Incorrect - the chipset shares a metric fucktonne of PCI-E lanes with the entire system, called HSIO lanes. 

The Z270 chipset shares 30 lanes with the system, and some manufacturers assign PCI-E X4, dual NVMe, Thunderbolt, etc with these lanes. NVMe SSDs run off the CHIPSET lanes, not the CPU's lanes. 

Hi,

I've been looking at building a new PC for gaming and 3D Design/Rendering purposes. My build currently involves a GTX 1080 and a M.2 or U.2 NVMe boot drive (or two in RAID 0).

 

The i7-7700k seems like the best processor choice right now for gaming however it only supports 16 PCIe lanes. In order to future proof my rig, I want to be able to eventually move to a GTX 1080 SLI setup when prices drop over the next year or two. However, two GTX 1080s in SLI REQUIRE at least 16 PCIe lanes (2x8) to work which means that I cannot also have M.2/U.2 NVMe (x4, or in RAID 0 2x4).

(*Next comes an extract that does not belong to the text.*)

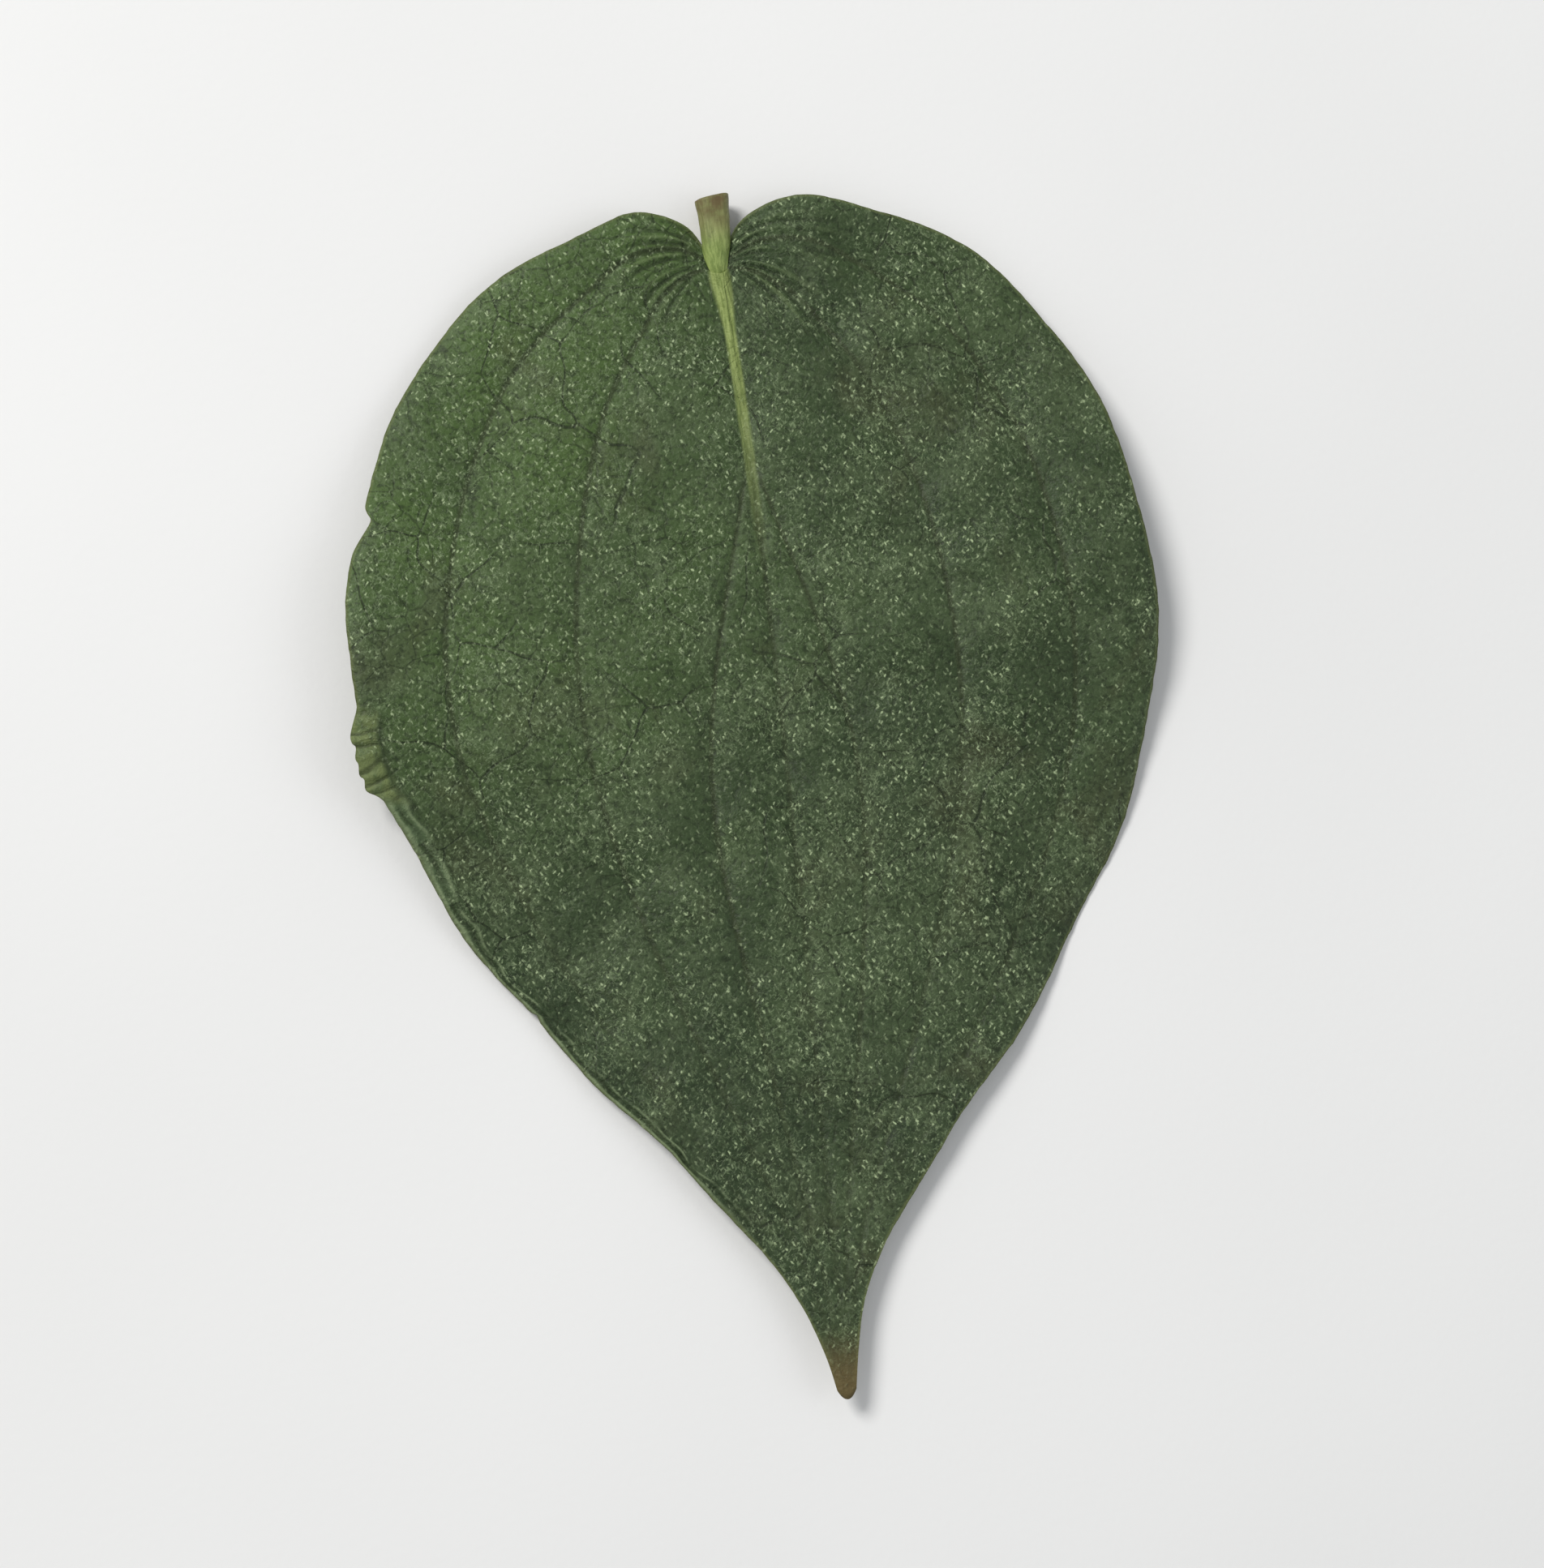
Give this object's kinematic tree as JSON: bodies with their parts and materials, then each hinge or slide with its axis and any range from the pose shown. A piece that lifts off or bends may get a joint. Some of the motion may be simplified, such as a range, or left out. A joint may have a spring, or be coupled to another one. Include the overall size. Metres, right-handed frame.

This means that if I want to consider any possible setup involving SLI and NVMe memory, I would have to move to one of the older i7-5820k or i7 6800k processors on the LGA 2011v3 socket. Is this the best recommended path forwards or will Intel be releasing new higher end chips over the next 6-8 months that have higher PCIe capacities to accommodate the growth of NVMe memory in the high end market?

 

Thanks for all the help!

(first post, go easy on me)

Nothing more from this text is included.